Anyone who has enjoyed a concert, ski race, or another special event at Vermont’s Jay Peak resort in recent years can thank NVU graduate Luke Sussdorff ’12 for planning it.
Luke, the resort’s special events manager, coordinates a range of activities, such as the popular Jeezum Crow and Bean & Brew festivals, a weekly trivia night, snowboard and ski competitions, several music series, and more.
As a student in the mountain recreation management program, (now the outdoor education, leadership, and tourism — or OELT — program) at NVU’s Lyndon campus, Luke gained so much real-world experience at New England resorts that his internship at Jay Peak led to a full-time job there.
NVU Set Him Up to Stand Out in His Career
During his internship his senior year, Luke worked in many departments at Jay: front desk, customer service, water park, food and beverage, parking and security. “You talk about a well-rounded experience, that’s exactly what I got through my internship,” Luke said. “That’s ultimately how I landed the job I’m currently in.”
Luke built valuable skills in other hands-on opportunities as a student as well, including lift maintenance and grooming at Stowe Mountain and in hospitality and customer service roles at Bretton Woods and Burke Mountain resorts.
“Those experiences prepared me well and set the stage to walk into a full-time job with confidence that I had received a well-balanced education for the work that would be expected of me,” Luke said.
Creating Memorable Events for Jay Peak Guests
After graduating, Luke started at Jay as the snow reporter, creating weather and ski forecasts for guests. In his first year as events manager, he helped develop the music festival Jeezum Crow which, with Jay’s Bean & Brew Festival, was named a top 10 summer event by the Vermont Chamber of Commerce.
“Having recognition from the state of Vermont for top 10 events is huge, a nice pat on the back for a job well done,” he said.
Jay Peak’s monthly music series is one of Luke’s projects, too. “I’m proud of our music series,” he said. “We’ve been able to grow from a 500-person ballroom to a 3,000-person outdoor amphitheater we use in the summer.”
Luke has brought big acts to the resort, including Widespread Panic, Umphrey’s McGee, Gov’t Mule, Bruce Hornsby, and others. “I never thought I’d have the opportunity to work with nationally known artists and not only book the bands but organize all the details related to every concert.”

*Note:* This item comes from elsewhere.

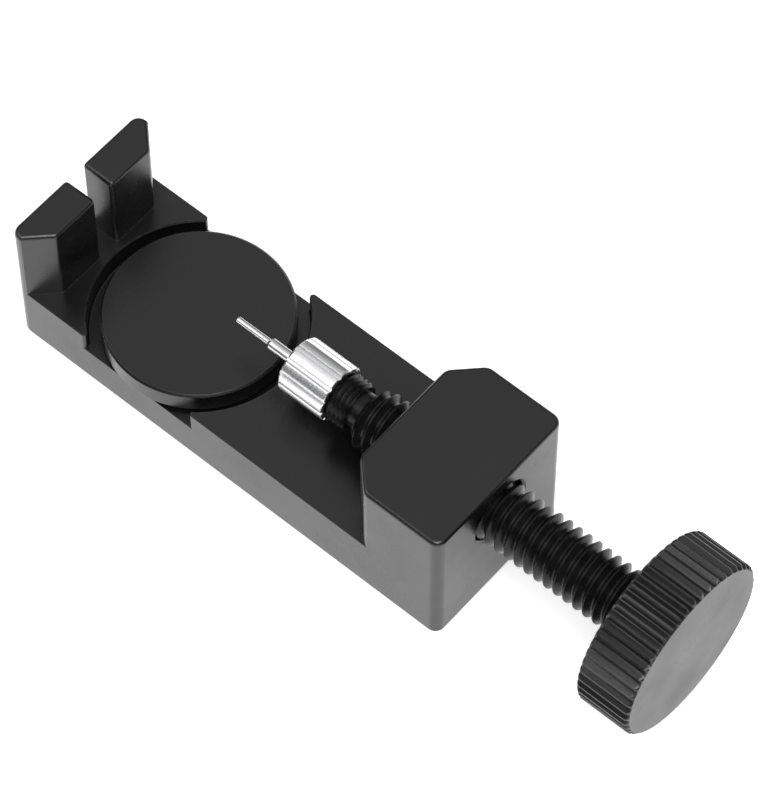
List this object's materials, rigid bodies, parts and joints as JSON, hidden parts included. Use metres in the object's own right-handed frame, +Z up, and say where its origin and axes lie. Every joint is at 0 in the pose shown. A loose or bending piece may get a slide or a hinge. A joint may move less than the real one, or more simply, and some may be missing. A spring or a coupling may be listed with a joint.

OELT Students Benefit From a Comprehensive Education
Drawn to a career in the ski industry, Luke, a longtime snowboarder, transferred to NVU from another college. “The biggie for me was NVU’s overall ski resort management program. It’s so detailed regarding all the different offerings students are exposed to,” he says, from lift maintenance and mechanics and snowmaking to marketing and general resort operations. “It was really a well-rounded education.”
The practical skills Luke built while at NVU help him excel at Jay Peak.
“My time at NVU confirmed that it’s possible to develop a successful career in the ski resort industry and do what you love every day. Working for Jay Peak has been a fantastic experience. It wouldn’t be possible if it wasn’t for me making the move to NVU and getting that experience,” he says. “If you love the outdoors and want a career in outdoor recreation or the ski industry, NVU is definitely the place to go.”
Small Classes, Friendly Campus Lead to Close Student-Faculty Ties
In addition to the many opportunities for outdoor recreation on and off campus, Luke valued NVU’s community of students, faculty, and staff. “A small school where everybody knows one another was the perfect atmosphere for me,” he says. “I prefer an intimate campus community and intimate classrooms.”
The ability for students to develop close relationships with faculty led to Luke’s friendship with OELT professor Sean Doll, who oversaw Luke’s internship at Jay Peak. Now Luke manages the resort’s internship program with NVU-Lyndon.
“I love what I do,” Luke says. “Creating and developing positive experiences for folks — someone coming to a concert for the first time or someone competing at one of our on-mountain events — gives me a lot of joy and validation for what I do.”